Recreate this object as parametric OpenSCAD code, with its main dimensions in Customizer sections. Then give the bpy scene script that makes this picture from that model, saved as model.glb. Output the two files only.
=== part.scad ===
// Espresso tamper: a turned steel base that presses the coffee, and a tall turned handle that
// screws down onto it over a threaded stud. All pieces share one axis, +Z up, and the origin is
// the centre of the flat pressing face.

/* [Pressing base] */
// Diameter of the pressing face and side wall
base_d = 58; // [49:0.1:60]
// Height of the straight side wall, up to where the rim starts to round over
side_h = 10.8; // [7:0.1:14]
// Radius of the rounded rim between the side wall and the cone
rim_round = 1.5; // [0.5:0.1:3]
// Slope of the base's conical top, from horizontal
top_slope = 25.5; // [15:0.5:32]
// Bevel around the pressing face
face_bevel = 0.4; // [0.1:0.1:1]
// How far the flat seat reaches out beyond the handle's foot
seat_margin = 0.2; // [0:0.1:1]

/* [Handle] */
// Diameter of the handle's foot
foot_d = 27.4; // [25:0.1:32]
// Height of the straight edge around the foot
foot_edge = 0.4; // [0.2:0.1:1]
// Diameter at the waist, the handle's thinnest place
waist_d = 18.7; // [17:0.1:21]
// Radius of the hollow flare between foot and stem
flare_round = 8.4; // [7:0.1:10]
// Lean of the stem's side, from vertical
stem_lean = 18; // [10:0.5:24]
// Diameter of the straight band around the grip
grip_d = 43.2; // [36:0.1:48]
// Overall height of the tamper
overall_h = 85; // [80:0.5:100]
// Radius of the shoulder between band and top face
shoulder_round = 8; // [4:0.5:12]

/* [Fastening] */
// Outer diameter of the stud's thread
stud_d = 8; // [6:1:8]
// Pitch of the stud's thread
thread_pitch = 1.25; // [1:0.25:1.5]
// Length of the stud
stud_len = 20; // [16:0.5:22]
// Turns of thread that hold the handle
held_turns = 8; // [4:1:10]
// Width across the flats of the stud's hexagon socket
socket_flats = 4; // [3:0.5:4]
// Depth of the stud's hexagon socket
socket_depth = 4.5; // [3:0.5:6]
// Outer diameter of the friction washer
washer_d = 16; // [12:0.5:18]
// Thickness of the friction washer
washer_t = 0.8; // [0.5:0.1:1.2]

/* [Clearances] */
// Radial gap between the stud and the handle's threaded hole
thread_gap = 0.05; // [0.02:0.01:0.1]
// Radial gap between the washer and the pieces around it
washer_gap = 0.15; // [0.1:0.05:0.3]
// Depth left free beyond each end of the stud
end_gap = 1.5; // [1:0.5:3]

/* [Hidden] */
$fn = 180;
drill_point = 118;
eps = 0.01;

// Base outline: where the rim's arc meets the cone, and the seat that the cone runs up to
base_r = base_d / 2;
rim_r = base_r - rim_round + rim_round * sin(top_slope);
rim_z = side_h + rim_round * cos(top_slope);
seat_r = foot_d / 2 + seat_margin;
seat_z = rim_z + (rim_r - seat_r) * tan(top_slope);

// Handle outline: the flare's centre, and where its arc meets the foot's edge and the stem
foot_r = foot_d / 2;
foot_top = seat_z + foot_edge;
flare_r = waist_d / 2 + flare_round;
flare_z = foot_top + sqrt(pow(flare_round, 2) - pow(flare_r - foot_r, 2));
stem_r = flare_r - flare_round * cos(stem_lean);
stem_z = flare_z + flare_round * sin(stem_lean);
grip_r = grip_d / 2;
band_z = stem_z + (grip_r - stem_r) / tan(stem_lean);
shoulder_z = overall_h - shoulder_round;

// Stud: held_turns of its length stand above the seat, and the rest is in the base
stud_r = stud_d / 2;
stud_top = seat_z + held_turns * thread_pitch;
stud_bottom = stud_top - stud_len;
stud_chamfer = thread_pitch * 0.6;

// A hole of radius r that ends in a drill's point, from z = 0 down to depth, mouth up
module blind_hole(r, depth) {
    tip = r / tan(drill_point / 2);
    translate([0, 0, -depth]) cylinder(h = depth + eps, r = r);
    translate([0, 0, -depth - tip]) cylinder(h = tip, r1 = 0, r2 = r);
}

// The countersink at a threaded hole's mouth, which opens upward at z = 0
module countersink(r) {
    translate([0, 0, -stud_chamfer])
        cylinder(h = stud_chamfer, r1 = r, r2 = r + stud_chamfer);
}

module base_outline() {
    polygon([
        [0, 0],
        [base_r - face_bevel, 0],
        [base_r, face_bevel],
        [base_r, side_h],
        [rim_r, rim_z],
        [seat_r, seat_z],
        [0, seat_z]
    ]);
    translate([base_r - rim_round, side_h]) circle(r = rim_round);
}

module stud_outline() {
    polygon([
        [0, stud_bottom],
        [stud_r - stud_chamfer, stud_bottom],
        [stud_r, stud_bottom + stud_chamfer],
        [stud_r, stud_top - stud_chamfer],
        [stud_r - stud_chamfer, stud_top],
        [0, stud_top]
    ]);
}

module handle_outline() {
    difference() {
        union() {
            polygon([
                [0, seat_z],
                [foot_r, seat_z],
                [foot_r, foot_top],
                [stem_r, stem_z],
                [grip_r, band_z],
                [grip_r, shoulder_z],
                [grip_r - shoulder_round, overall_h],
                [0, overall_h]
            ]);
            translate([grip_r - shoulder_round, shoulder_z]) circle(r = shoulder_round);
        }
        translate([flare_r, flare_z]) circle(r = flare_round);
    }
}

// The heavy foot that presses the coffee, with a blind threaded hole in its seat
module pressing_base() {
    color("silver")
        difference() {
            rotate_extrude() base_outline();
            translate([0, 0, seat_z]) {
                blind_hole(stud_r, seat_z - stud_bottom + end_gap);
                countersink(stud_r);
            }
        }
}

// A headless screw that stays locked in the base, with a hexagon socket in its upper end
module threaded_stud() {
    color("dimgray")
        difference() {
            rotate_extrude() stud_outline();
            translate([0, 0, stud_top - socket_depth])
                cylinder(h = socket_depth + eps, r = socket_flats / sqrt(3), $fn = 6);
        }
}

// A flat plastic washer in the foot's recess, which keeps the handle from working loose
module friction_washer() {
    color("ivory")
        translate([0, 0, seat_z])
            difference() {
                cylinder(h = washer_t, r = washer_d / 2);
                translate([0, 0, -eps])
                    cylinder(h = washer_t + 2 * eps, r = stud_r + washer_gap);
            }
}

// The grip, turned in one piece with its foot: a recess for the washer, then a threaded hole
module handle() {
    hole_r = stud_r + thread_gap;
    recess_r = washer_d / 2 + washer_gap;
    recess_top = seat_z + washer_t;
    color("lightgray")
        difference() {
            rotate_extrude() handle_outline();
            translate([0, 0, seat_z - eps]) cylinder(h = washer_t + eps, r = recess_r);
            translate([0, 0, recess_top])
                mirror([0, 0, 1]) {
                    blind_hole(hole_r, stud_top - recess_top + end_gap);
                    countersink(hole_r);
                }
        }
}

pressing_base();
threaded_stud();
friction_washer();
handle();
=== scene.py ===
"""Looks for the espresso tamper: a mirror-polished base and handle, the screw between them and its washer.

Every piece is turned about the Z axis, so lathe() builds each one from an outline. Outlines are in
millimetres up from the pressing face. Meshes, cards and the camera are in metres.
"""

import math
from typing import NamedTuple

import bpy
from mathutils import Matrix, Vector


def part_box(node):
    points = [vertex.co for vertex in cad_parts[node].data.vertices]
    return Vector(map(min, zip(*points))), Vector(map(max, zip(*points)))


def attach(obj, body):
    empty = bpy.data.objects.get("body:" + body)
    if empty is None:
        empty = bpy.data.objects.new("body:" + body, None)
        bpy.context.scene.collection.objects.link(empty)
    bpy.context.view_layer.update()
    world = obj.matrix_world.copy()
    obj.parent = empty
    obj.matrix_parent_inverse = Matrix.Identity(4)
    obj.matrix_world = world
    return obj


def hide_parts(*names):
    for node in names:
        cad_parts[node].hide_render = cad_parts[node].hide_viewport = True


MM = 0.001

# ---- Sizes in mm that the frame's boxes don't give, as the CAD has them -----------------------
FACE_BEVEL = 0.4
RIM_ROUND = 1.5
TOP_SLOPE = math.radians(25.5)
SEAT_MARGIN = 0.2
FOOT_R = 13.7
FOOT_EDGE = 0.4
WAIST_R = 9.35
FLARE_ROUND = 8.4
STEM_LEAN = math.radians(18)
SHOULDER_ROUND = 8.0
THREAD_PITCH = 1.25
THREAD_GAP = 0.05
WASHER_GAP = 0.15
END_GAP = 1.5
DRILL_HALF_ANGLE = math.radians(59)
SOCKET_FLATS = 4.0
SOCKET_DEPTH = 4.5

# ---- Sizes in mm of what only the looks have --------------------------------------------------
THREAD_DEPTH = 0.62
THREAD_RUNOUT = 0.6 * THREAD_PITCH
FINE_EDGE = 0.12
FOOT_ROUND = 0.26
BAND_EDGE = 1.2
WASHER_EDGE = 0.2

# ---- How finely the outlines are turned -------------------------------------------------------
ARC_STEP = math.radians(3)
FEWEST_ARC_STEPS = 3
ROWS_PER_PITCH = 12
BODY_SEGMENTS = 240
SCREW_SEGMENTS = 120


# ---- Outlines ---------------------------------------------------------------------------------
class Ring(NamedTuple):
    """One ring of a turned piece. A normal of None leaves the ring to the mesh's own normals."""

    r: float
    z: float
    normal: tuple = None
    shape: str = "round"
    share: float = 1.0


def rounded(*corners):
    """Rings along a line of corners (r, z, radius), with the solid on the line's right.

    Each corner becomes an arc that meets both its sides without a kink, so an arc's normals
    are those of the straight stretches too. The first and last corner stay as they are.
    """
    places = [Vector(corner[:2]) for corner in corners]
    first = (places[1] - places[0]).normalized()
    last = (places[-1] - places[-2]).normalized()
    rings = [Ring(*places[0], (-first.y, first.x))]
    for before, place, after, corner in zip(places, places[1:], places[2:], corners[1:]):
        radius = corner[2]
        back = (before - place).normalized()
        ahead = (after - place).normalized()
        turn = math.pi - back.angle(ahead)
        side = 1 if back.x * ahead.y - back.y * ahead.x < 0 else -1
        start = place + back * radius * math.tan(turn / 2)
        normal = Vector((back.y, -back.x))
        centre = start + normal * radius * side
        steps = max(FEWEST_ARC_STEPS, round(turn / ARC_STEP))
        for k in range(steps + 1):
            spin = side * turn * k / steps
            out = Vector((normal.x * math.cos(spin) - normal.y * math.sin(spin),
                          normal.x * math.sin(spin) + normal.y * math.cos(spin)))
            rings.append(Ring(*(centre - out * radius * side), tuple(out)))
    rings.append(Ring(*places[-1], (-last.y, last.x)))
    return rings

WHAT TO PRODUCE
Solely the line containing "bpy.context.view_layer.update()", the line containing "SCREW_SEGMENTS = 120", and the lines between them are to be given again, exactly as written.

RESPONSE
    bpy.context.view_layer.update()
    world = obj.matrix_world.copy()
    obj.parent = empty
    obj.matrix_parent_inverse = Matrix.Identity(4)
    obj.matrix_world = world
    return obj


def hide_parts(*names):
    for node in names:
        cad_parts[node].hide_render = cad_parts[node].hide_viewport = True


MM = 0.001

# ---- Sizes in mm that the frame's boxes don't give, as the CAD has them -----------------------
FACE_BEVEL = 0.4
RIM_ROUND = 1.5
TOP_SLOPE = math.radians(25.5)
SEAT_MARGIN = 0.2
FOOT_R = 13.7
FOOT_EDGE = 0.4
WAIST_R = 9.35
FLARE_ROUND = 8.4
STEM_LEAN = math.radians(18)
SHOULDER_ROUND = 8.0
THREAD_PITCH = 1.25
THREAD_GAP = 0.05
WASHER_GAP = 0.15
END_GAP = 1.5
DRILL_HALF_ANGLE = math.radians(59)
SOCKET_FLATS = 4.0
SOCKET_DEPTH = 4.5

# ---- Sizes in mm of what only the looks have --------------------------------------------------
THREAD_DEPTH = 0.62
THREAD_RUNOUT = 0.6 * THREAD_PITCH
FINE_EDGE = 0.12
FOOT_ROUND = 0.26
BAND_EDGE = 1.2
WASHER_EDGE = 0.2

# ---- How finely the outlines are turned -------------------------------------------------------
ARC_STEP = math.radians(3)
FEWEST_ARC_STEPS = 3
ROWS_PER_PITCH = 12
BODY_SEGMENTS = 240
SCREW_SEGMENTS = 120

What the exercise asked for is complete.